[START PROVIDED RECORDS]

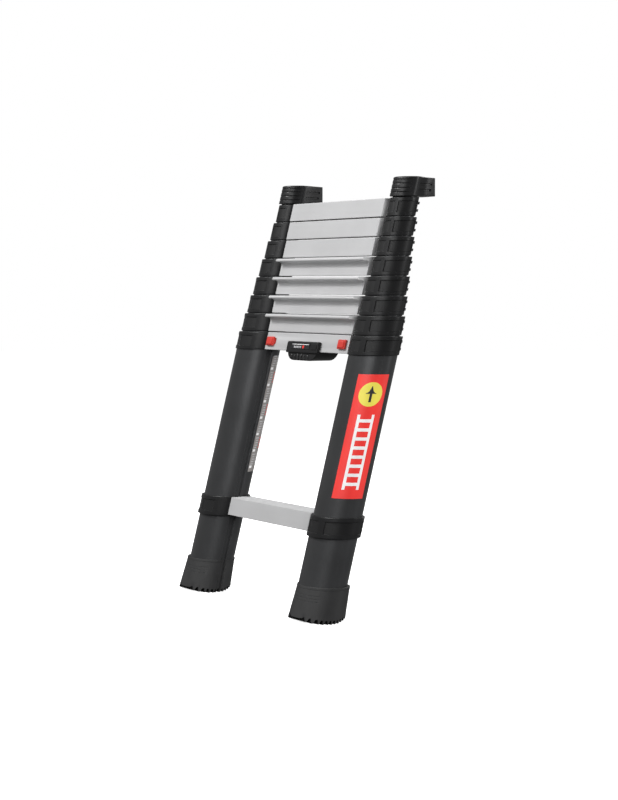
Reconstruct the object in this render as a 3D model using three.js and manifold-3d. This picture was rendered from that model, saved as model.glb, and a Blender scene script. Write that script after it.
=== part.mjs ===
// Telescopic extension ladder, closed, leaning back at its working angle.
// Millimetres. +X runs along the rungs, +Y points to the wall behind, +Z is up, the soles stand on Z = 0.
//
// Every piece is drawn upright, with Y = 0 on the centre line of the stiles, and leaned at the end by a
// shear along +Y. Rung treads, collars and cut tube ends therefore stay level while the stiles lean.

import * as THREE from 'three';
import { mergeVertices } from 'three/addons/utils/BufferGeometryUtils.js';
import Module from 'manifold-3d';

// Driving dimensions: the whole ladder
const leanAngle = THREE.MathUtils.degToRad(14.25); // stiles back from the vertical
const sectionCount = 8; // telescopic sections, one inside the other
const rungSpacing = 290; // along the stile, ladder extended
const firstRungBottom = 132.5; // underside of the lowest rung above the floor
const gap = 0.3; // clearance between pieces that touch
const past = 1; // cutters run this far past the faces they open

// Stile tubes: oval aluminium extrusions with a groove down the inner side
const tubeHalfWidth = 50.6; // lowest tube, along X
const tubeHalfDepth = 33.9; // lowest tube, along Y
const tubeHalfWidthStep = 3.81; // each tube is this much smaller than the one around it
const tubeHalfDepthStep = 1.97;
const tubeWall = 1.3;
const tubeLength = 397; // upper sections, measured vertically
const grooveDepth = 4.5;
const grooveFront = -8; // Y of the groove's front and rear edges
const grooveRear = 3;
const grooveFloorShare = 0.28; // width of the groove's floor as a share of its mouth
const ovalSteps = 24;

// Collars: plastic sleeves at the top of each tube, which hold the rungs
const collarWall = 2.1;
const clampWall = 4.2; // the lowest collar is a clamp round the tube, with a thicker wall
const clampDrop = 2.5; // and reaches this far below its rung
const sleeveSetback = 0.4; // inner side of the lowest sleeves outside their rungs' ends
const sleeveSetbackStep = 0.92; // added for each higher section
const collarLip = 2.5; // ledge over the tube's end, which guides the next tube
const collarLipClearance = 0.5;
const neckDepth = 14; // block between the sleeve and the rung's end
const neckSetback = 9; // the block's front behind the rung's front face
const spigotLength = 14; // plug that enters the hollow rung

// Rungs: hollow aluminium extrusions
const rungHalfLength = 141.2; // lowest two rungs
const rungHalfLengthStep = 1.7; // each higher rung is longer by this at both ends
const rungHeight = 29.6;
const rungStackGap = 1.8; // between closed rungs
const rungDepth = 37.5;
const rungFrontY = -16.5;
const rungWall = 1.8;
const lippedRungs = [3, 4, 5, 6]; // rungs with a nosing along the tread's front edge
const lipReach = 13;
const lipThickness = 5.5;
const coveRadius = 7;

// Rubber feet
const footTop = 55;
const footFloor = 14; // rubber under the tube's end
const footInnerWall = 1.7; // at the boot's top, towards the ladder's middle
const footOuterWall = 7.7;
const footDepthWall = 2.5; // front and rear
const footFlare = 3.5; // the sole stands out this much further all round
const footCuff = 4; // upright band at the boot's top
const soleRadius = 115; // the sole rocks on this radius
const treadPitch = 6;
const treadDepth = 3;
const treadCount = 15;
const lowestTread = 5; // counted from the toe, which is 0
const treadLand = 3.4; // level strip of each tread

// Top caps with their wall pads
const capGap = 2;
const capHeight = 31.4;
const capOverhang = 1.4; // the cap stands proud of the top collar by this
const capRimHeight = 2.4; // sloping rim round the top
const capRimInset = 1.6;
const capPadReach = 47; // wall pad behind the stile's centre, at the cap's underside
const capPadChamfer = 2;
const capArmInner = 24; // arm's sides, towards and away from the ladder's middle
const capArmOuter = 17;
const capPlugLength = 18;
const capPlugWall = 3;
const capSlotDepth = 2;
const capSlotHeight = 3.2;
const capSlotFront = 8; // the slots' front ends behind the stile's centre
const capSlotMargin = 12; // from the slots' rear ends to the pad
const capSlotShares = [0.3, 0.6]; // their heights as shares of the cap's

// Release buttons, each with its carriage, lock pin and spring
const buttonInset = 19.2; // button's centre from the rung's end
const buttonWidth = 24;
const buttonHeight = 15;
const buttonProud = 5.5;
const buttonTravel = 8;
const stemInset = 22.2; // stem's centre from the rung's end
const stemWidth = 10;
const stemHeight = 9;
const stemClearance = 1; // in the rung's slot
const carriageClearance = 2.5; // above and below it, inside the rung
const pinRadius = 3.5;
const pinBehindGroove = 1.5; // the pin's side behind the groove's rear edge
const pinBoreClearance = 0.4;
const pinTipChamfer = 0.8;
const springStopInset = 63.2; // stop's face towards the carriage, from the rung's end
const springStopWidth = 6;
const springMaxRadius = 6;
const springWire = 1.1;
const springTurns = 5;
const springWireSides = 5;
const springStepsPerTurn = 9;

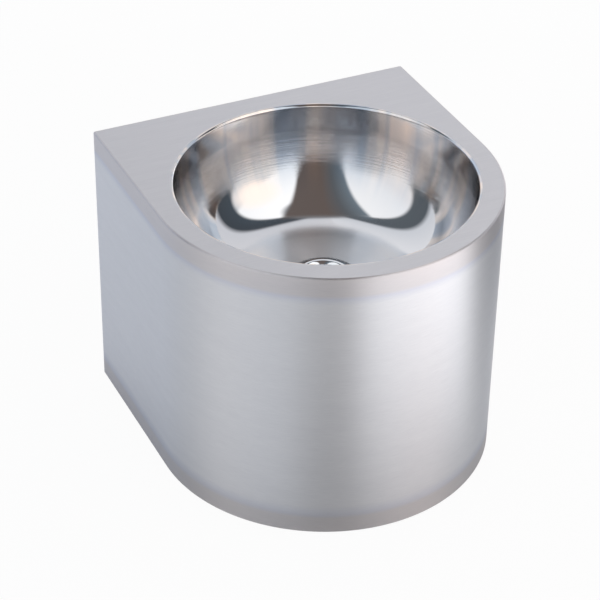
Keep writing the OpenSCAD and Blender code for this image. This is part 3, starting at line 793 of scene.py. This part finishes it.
# The tail has the pipe thread of a 1 1/2 inch waste, eleven turns to the inch.
add_thread(waste_mesh, thread_core, 1.02, 2.309, WASTE_END, thread_top, 96, at_drain)
hub_top = SPIDER_Z + SPIDER_H
turned(
    waste_mesh,
    [
        (3.3, SPIDER_Z), (5.4, SPIDER_Z), (6, SPIDER_Z + 0.6), (6, hub_top - 0.6), (5.4, hub_top),
        (3.3, hub_top)
    ],
    48, at_drain
)
for i in range(3):
    arm = at_drain @ Matrix.Rotation(math.radians(120 * i), 4, "Z") @ move_to(
        13.7, 0, SPIDER_Z + SPIDER_H / 2
    )
    bar = bmesh.ops.create_cube(
        waste_mesh, size=1, matrix=arm @ Matrix.Diagonal((16.6 * MM, 2 * MM, SPIDER_H * MM, 1))
    )
    bar_edges = {edge for v in bar["verts"] for edge in v.link_edges}
    bmesh.ops.bevel(waste_mesh, geom=list(bar_edges), offset=0.5 * MM, segments=2, affect="EDGES")
place(finish_mesh("waste_body_threaded", waste_mesh, chrome, 40), "basin", "bright_waste", "waste_body")

# Flange seal: a ring of black rubber that sits in the recess under the flange.
# Moulded rubber is dull black with a very fine grain.
black_rubber = mottled("black_nitrile_rubber_moulded", "1b1b1d", "27272a", 0.8, (0.6, 0.75), 0.03)
dress(black_rubber, "flange_seal")

# Grate: a disc of polished stainless steel with two rings of punched holes, on the ledge
# in the waste's bore.
GRATE_R = WASTE_BORE - 0.3
# The disc is stamped from polished sheet, which keeps a soft shine.
plate_steel = mottled(
    "polished_stainless_steel_punched_disc", "cfd0d2", "dadbdd", 5, (0.1, 0.18), 0.006, Metallic=1
)
hole_sizes = [
    (row + size, kind) for row in ("Outer", "Inner")
    for size, kind in ((" Count", "Int"), (" Ring", "Float"), (" Hole", "Float"))
]
punched, sizes_in = tree_with("punched_disc", hole_sizes + [("Level", "Float"), ("Reach", "Float")])
punches = []
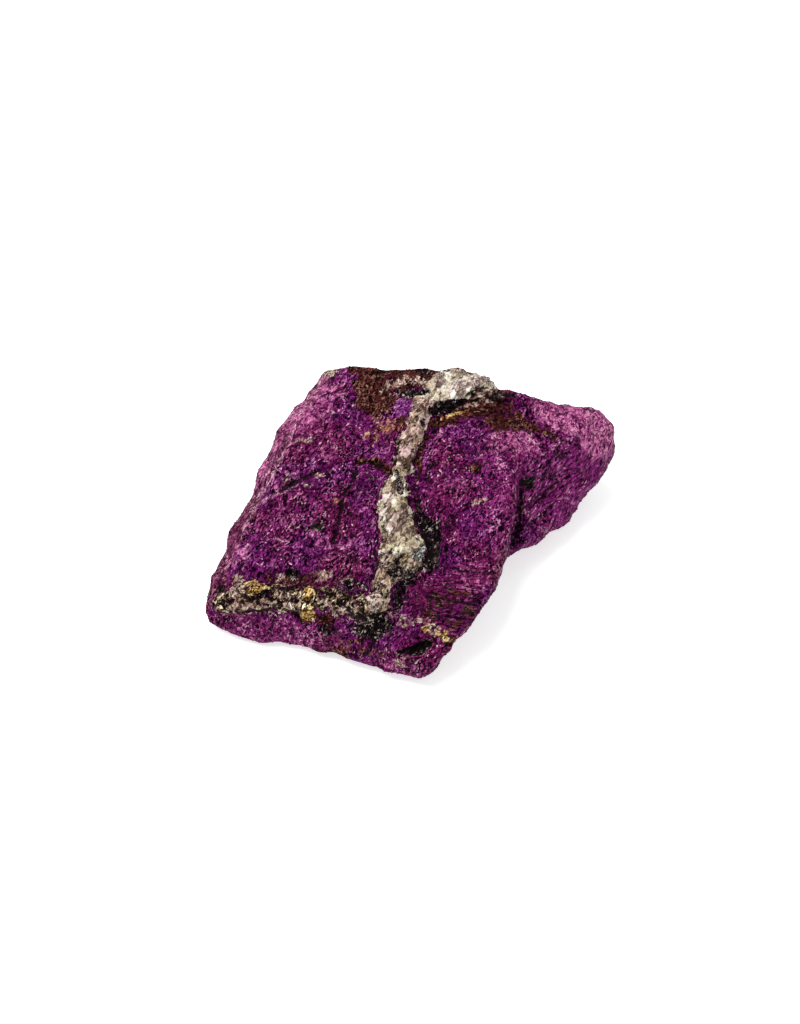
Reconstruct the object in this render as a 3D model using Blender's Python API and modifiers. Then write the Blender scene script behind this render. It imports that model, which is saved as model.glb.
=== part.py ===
"""A rough purpurite hand specimen: a broken violet stone with a pale vein standing proud of it.

The stone is one piece. A thick slab rises from its front edge to its back, and a smaller lobe stands
on its right, past a crevice. Both start as the convex hull of their corners, which are written the way
they show from the front: so far across, so far up, and at what height over the table.
Everything is in millimetres up to the last step, which scales the finished mesh to metres.
"""

import math

import bmesh
import bpy
import numpy as np
from mathutils import Vector, noise

MM = 0.001

# The view that the corners are read from: it looks along +Y and down at the stone.
VIEW_DROP = math.radians(48.0)
EYE_DISTANCE = 620.0
AIM = Vector((-1.6, 1.5, 8.0))
SIGHT = Vector((0.0, math.cos(VIEW_DROP), -math.sin(VIEW_DROP)))
SIGHT_UP = Vector((0.0, math.sin(VIEW_DROP), math.cos(VIEW_DROP)))
EYE = AIM - SIGHT * EYE_DISTANCE

# Corners seen from the front, as (across, up, height over the table).
SLAB_SHOULDER = (
    (-7.2, 18.1, 15.6),
    (-3.0, 18.1, 16.9),
    (1.4, 17.9, 17.6),
    (5.6, 17.0, 17.8),
    (9.8, 15.6, 17.6),
    (15.5, 7.6, 15.4),
    (14.7, -1.0, 12.6),
    (13.1, -6.9, 10.2),
    (10.5, -10.8, 8.8),
    (7.4, -15.4, 6.4),
    (3.6, -18.8, 4.2),
    (-8.4, -14.0, 5.6),
    (-18.8, -11.4, 5.0),
    (-20.2, -8.6, 6.8),
    (-15.0, 3.8, 11.4),
    (-11.9, 10.8, 14.2),
)
SLAB_LEFT = (
    (-9.3, 16.8, 12.6),
    (-10.3, 14.6, 12.6),
    (-13.9, 11.2, 11.6),
    (-17.4, 4.2, 8.8),
    (-20.2, -2.0, 6.8),
    (-23.1, -8.6, 4.4),
    (-24.3, -11.4, 2.6),
)
SLAB_FRONT = (
    (2.2, -20.6, 1.6),
    (-1.8, -19.2, 1.0),
    (-6.8, -17.6, 0.8),
    (-12.2, -16.3, 0.8),
    (-18.9, -15.5, 0.8),
    (-23.1, -13.5, 1.4),
)
LOBE_TOP = (
    (9.8, 14.8, 16.4),
    (12.4, 14.6, 17.0),
    (16.5, 14.0, 16.4),
    (20.1, 13.1, 15.2),
    (24.3, 12.6, 12.8),
    (26.2, 10.7, 10.6),
    (26.4, 8.4, 8.8),
    (26.3, 7.6, 7.6),
    (24.9, 6.9, 6.6),
    (20.9, 9.2, 14.0),
    (16.4, 6.6, 14.4),
)
LOBE_FRONT = (
    (22.9, 5.2, 5.4),
    (21.2, 0.9, 4.6),
    (20.0, -1.9, 3.8),
    (17.6, -3.4, 3.6),
    (14.8, -4.1, 4.2),
    (12.4, -5.4, 5.6),
)

# Corners that the front view doesn't show, as plain X, Y, Z.
SLAB_BACK = ((-13.0, 13.8, 7.0), (-6.0, 18.4, 9.0), (2.0, 19.6, 10.0), (10.0, 18.2, 9.0))
SLAB_FOOT = (
    (-20.4, -7.8),
    (-17.6, -10.8),
    (-9.0, -13.4),
    (-1.0, -16.4),
    (3.6, -13.8),
    (7.4, -6.8),
    (9.8, 0.8),
    (11.6, 9.8),
    (8.4, 15.4),
    (-4.0, 16.0),
    (-13.2, 9.8),
    (-17.8, 0.2),
)
LOBE_BACK = ((14.0, 19.0, 9.0), (21.4, 17.6, 7.4), (24.2, 13.2, 3.8))
LOBE_FOOT = ((12.0, 3.2), (17.0, 6.4), (20.2, 11.2), (17.4, 15.8), (10.0, 16.4))
FOOT_DEPTH = -1.0

# The pale vein, as (across, up, half its width). It falls from the back edge and bends left at the foot.
VEIN = (
    (12.0, 15.6, 0.8),
    (10.6, 15.5, 1.0),
    (8.8, 15.3, 1.2),
    (7.0, 15.0, 1.7),
    (5.2, 14.6, 1.8),
    (3.5, 13.7, 1.5),
    (2.5, 12.1, 1.3),
    (1.7, 10.0, 1.3),
    (0.8, 8.0, 1.2),
    (0.4, 5.9, 1.1),
    (0.2, 4.2, 0.8),
    (-0.6, 2.7, 1.7),
    (-0.7, 0.5, 2.0),
    (-0.2, -1.8, 2.2),
    (0.1, -4.1, 2.8),
    (0.3, -6.0, 2.9),
    (-0.9, -7.6, 1.9),
    (-2.3, -9.3, 1.2),
    (-2.7, -11.3, 1.5),
    (-3.2, -12.4, 1.5),
)
VEIN_BRANCH = (
    (-3.2, -12.2, 1.6),
    (-6.1, -11.1, 1.2),
    (-8.5, -10.4, 1.2),
    (-11.6, -10.8, 1.6),
    (-16.0, -10.4, 1.5),
    (-18.5, -10.6, 1.7),
    (-21.6, -11.1, 1.1),
)
VEIN_HEIGHT = 1.35
VEIN_EDGE = 0.28
VEIN_LUMP = 0.45
VEIN_LUMP_SIZE = 1.6

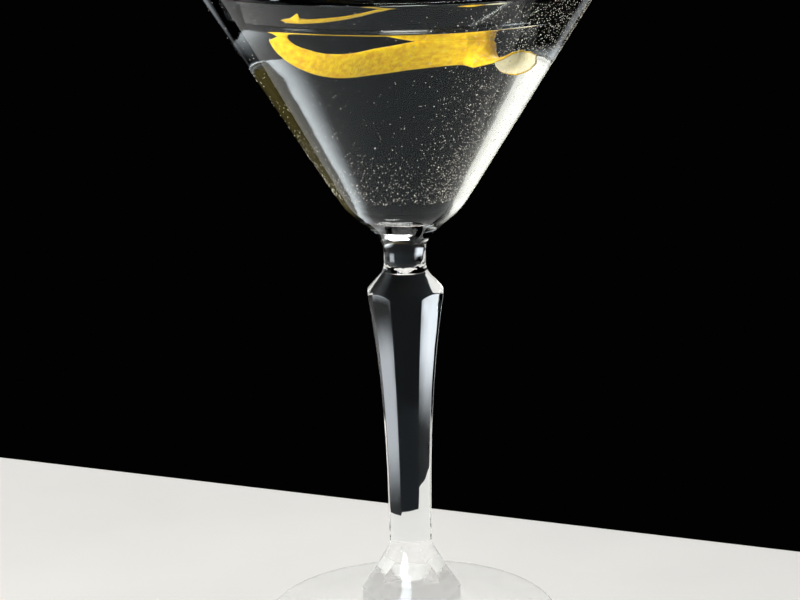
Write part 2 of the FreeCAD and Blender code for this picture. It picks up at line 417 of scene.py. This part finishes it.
# %% Bowl: the rounded rim
rim_start = rim_height - 0.55 * MM
rim_outer = outer_reach(rim_start)
rim_inner = hollow_reach(rim_start)
rim_corner = 0.22 * (rim_outer - rim_inner)
bowl_rings += [
    (rim_outer, rim_start),
    (rim_outer - rim_corner, rim_height),
    (rim_inner + rim_corner, rim_height),
    (rim_inner, rim_start),
]
print("wall at the rim in mm:", in_mm(rim_outer - rim_inner))


# %% Bowl: the inner wall and its rounded floor
def hollow_below(centre, degrees, aside):
    """Reach and height of the hollow on a ray from the axis, so many degrees off straight down."""
    angle = math.radians(degrees)
    hit = touch((0, 0, centre), (math.sin(angle), aside, -math.cos(angle)))
    return hit.xy.length, hit.z


floor_centre = floor + 9 * MM
floor_turns = spread(82, 8, 13)
bowl_rings += [(hollow_reach(height), height) for height in reversed(cone)]
bowl_rings += [hollow_below(floor_centre, degrees, aside_outside) for degrees in floor_turns]
bowl = turn_rings("bowl", bowl_rings, glass_sides, "NOTHING")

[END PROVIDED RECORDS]

** STATED EXERCISE **
Quote the records above from their first line through the line containing "the stiles lean.", both ends included.

** EXERCISE RESULT **
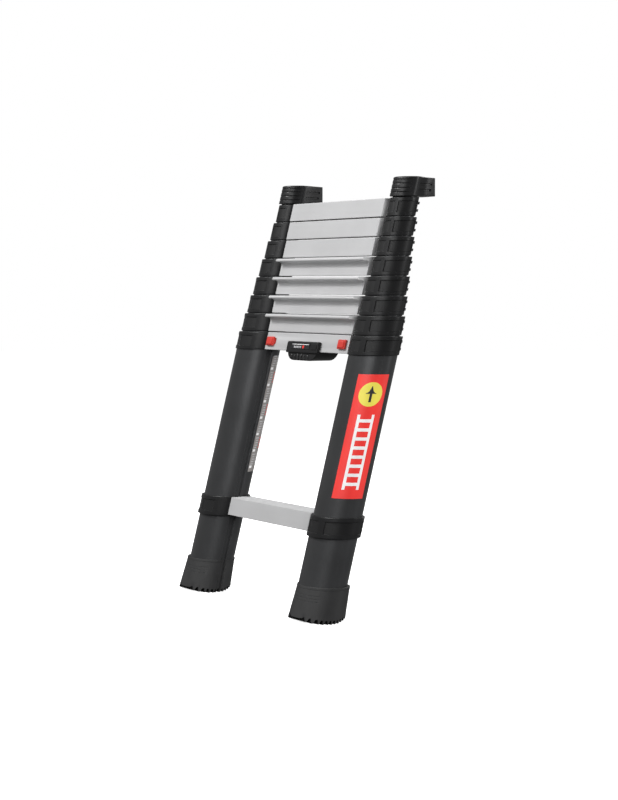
Reconstruct the object in this render as a 3D model using three.js and manifold-3d. This picture was rendered from that model, saved as model.glb, and a Blender scene script. Write that script after it.
=== part.mjs ===
// Telescopic extension ladder, closed, leaning back at its working angle.
// Millimetres. +X runs along the rungs, +Y points to the wall behind, +Z is up, the soles stand on Z = 0.
//
// Every piece is drawn upright, with Y = 0 on the centre line of the stiles, and leaned at the end by a
// shear along +Y. Rung treads, collars and cut tube ends therefore stay level while the stiles lean.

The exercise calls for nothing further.